* Dataset entries *
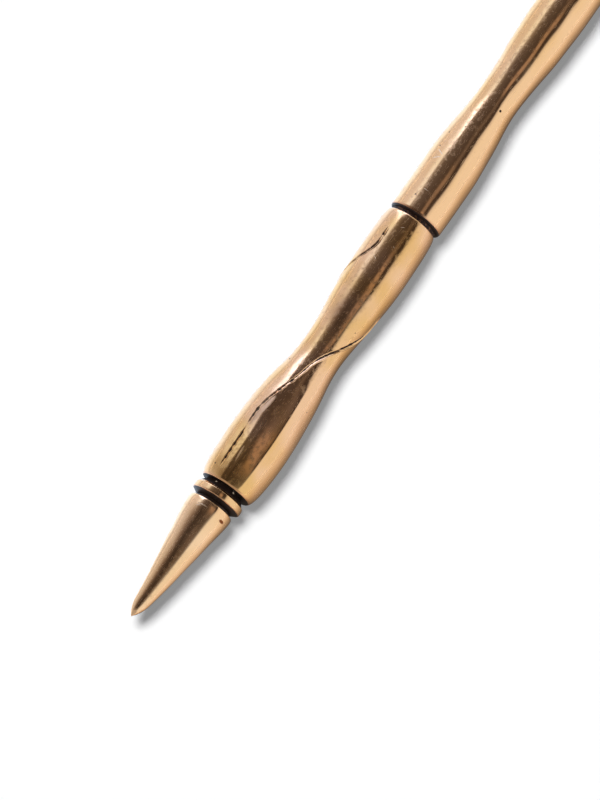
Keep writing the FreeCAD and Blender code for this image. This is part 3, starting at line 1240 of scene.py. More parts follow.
@dataclass
class Bead(TurnedPiece):
    """A bead: hub faces in the grooves, sloping flanks and a rounded crest."""

    node: str
    front: float
    seed: int
    columns: int = 144
    is_ring: bool = True
    width: float = 2.45
    bore_radius: float = 1.54
    hub_radius: float = 2.55
    front_flank: float = 0.5
    crest_width: float = 0.95
    flank_radius: float = 3.38
    crest_radius: float = 3.53
    crest_round: float = 0.16

    # The crest's rims lie this far below its radius, and its middle this far above.
    rim_drop: float = 0.015
    middle_rise: float = 0.012

    # How far past the crest's edge a band ends, and the length over which it fades.
    front_patina: tuple[float, float] = (0.06, 0.12)
    rear_patina: tuple[float, float] = (-0.1, 0.15)
    # This band and its level give a painted pinkish reflection on the crest's front rim.
    front_rim_reflection: tuple[float, float] = (0.2, 0.2)
    rim_reflection_level: float = 0.7

    def crest(self) -> tuple[float, float]:
        """Where the crest starts and ends."""
        start = self.front + self.front_flank
        return start, start + self.crest_width

    def outline(self) -> Outline:
        """Draws the bead as a closed ring round its bore.

        Returns:
            The outline.
        """
        rear = self.front + self.width
        start, end = self.crest()
        rim = self.crest_radius - self.rim_drop
        middle = ((start + end) / 2, self.crest_radius + self.middle_rise)
        return (
            Outline(self.front, self.bore_radius)
            .bend((self.front, self.hub_radius))
            .bend((start, self.flank_radius), pace=0.05)
            .bend((start + 0.05, rim), (start + self.crest_round, rim), pace=0.03)
            .bend(middle, (end - self.crest_round, rim))
            .bend((end - 0.05, rim), (end, self.flank_radius), pace=0.03)
            .bend((rear, self.hub_radius), pace=0.05)
            .bend((rear, self.bore_radius))
        )

    def finish(self) -> PolishedBronze:
        """Polished on its crest, with two painted highlights in the rear groove, drawn as pale
        scratch marks.
        """
        rear = self.front + self.width
        return PolishedBronze(
            f"tin bronze, turned and polished, {self.node}",
            grain_ceiling=0.2,
            marks=(
                # Painted highlights: two pale specks in the rear groove stand for glints of light.
                Mark(MarkKind.SCRATCH, rear - 0.25, -21.0, 2.75, 0.26, 0.26),
                Mark(MarkKind.SCRATCH, rear - 0.2, 36.0, 2.75, 0.34, 0.34),
            ),
        )

    def ripple(self) -> Ripple:
        """A strong ripple round the bead: it was filed by eye."""
        return Ripple(seed=self.seed, height=0.03, shortest=2.5, longest=7.0, lobes=9)

    def worked(
        self, rows: np.ndarray, angles: np.ndarray, radii: np.ndarray
    ) -> tuple[np.ndarray, np.ndarray, np.ndarray]:
        """Leaves patina on the hub faces and the flanks.

        Args:
            rows: The outline's points.
            angles: The angle of each place.
            radii: The radius of each place.

        Returns:
            The new radii, and the shares of patina and of the painted rim reflection.
        """
        along = np.broadcast_to(rows[:, :1], radii.shape)
        start, end = self.crest()
        front = near_face(along, start, self.front_patina)
        rear = near_face(-along, -end, self.rear_patina)
        # Painted reflection: a pinkish tint over the crest's front rim.
        rim_reflection = self.rim_reflection_level * near_face(along, start, self.front_rim_reflection)
        return radii, np.maximum(front, rear), rim_reflection


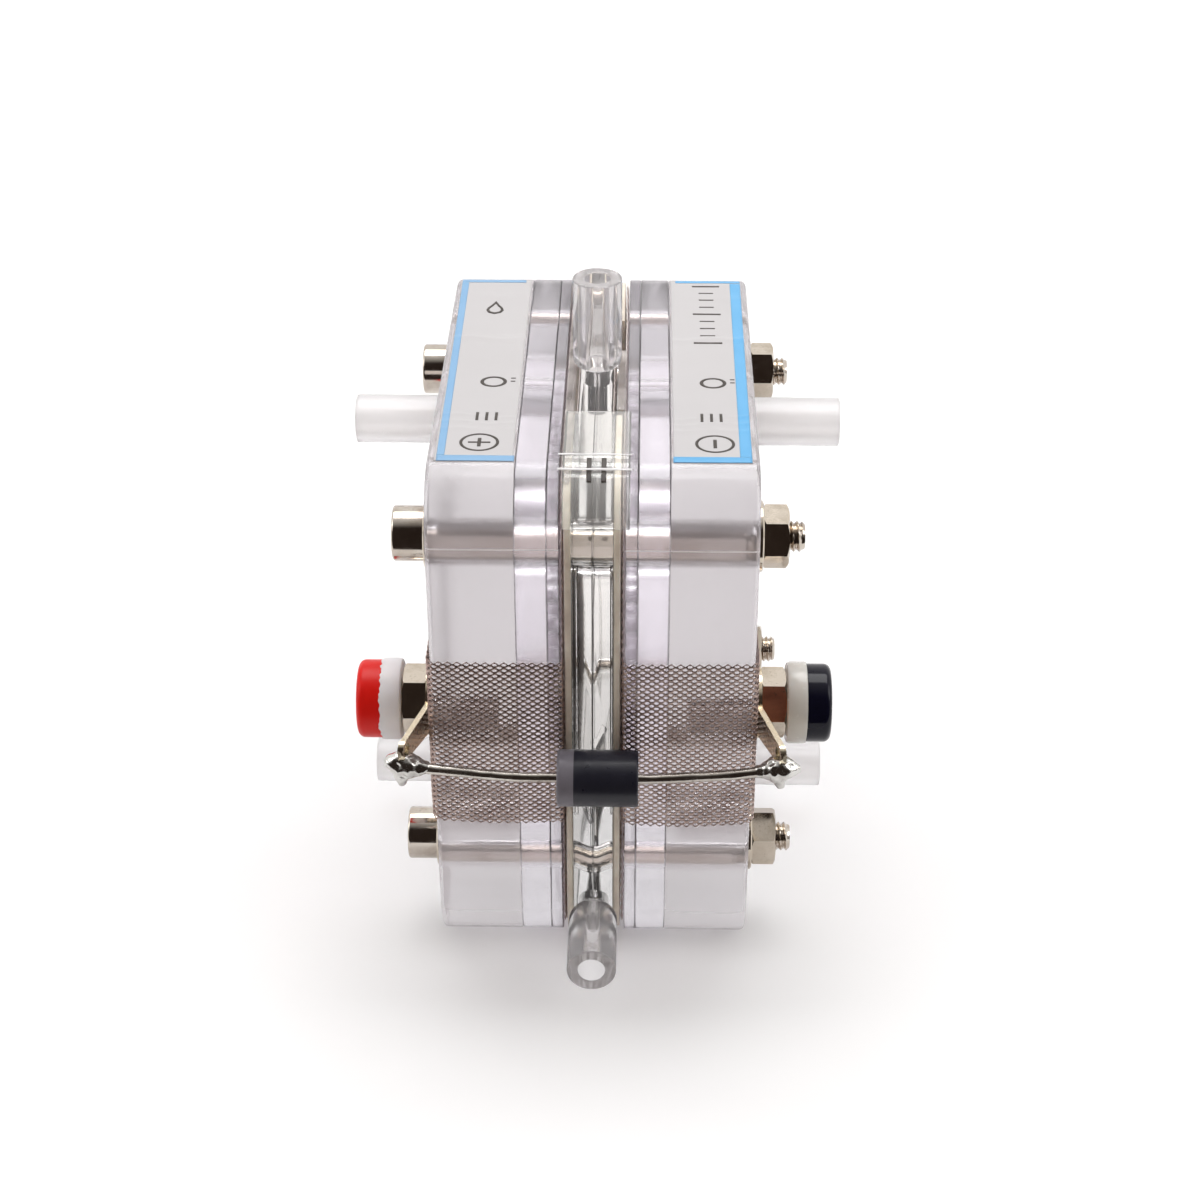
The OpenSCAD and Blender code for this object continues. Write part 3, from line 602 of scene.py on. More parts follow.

* What is being asked *
Starting at the first line of the material above, reproduce each line exactly up to and including the line with "bead: hub faces".

* Output below *
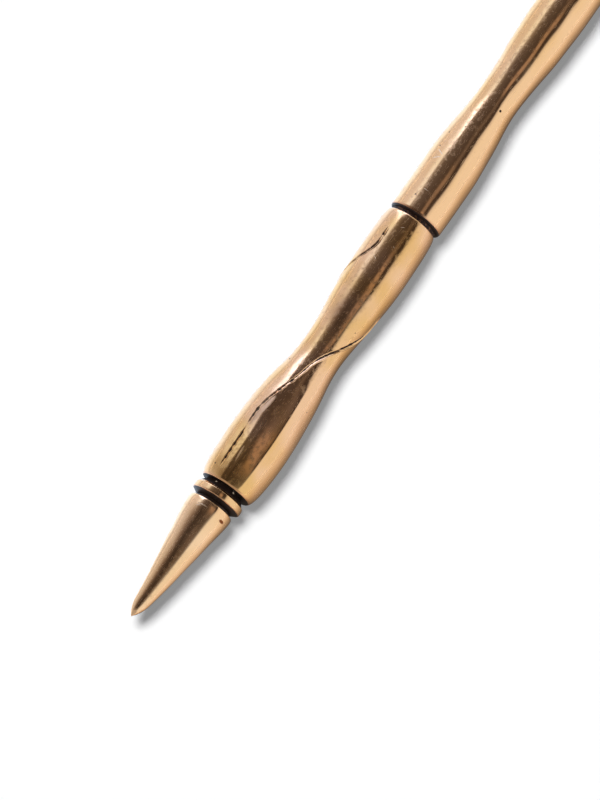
Keep writing the FreeCAD and Blender code for this image. This is part 3, starting at line 1240 of scene.py. More parts follow.
@dataclass
class Bead(TurnedPiece):
    """A bead: hub faces in the grooves, sloping flanks and a rounded crest."""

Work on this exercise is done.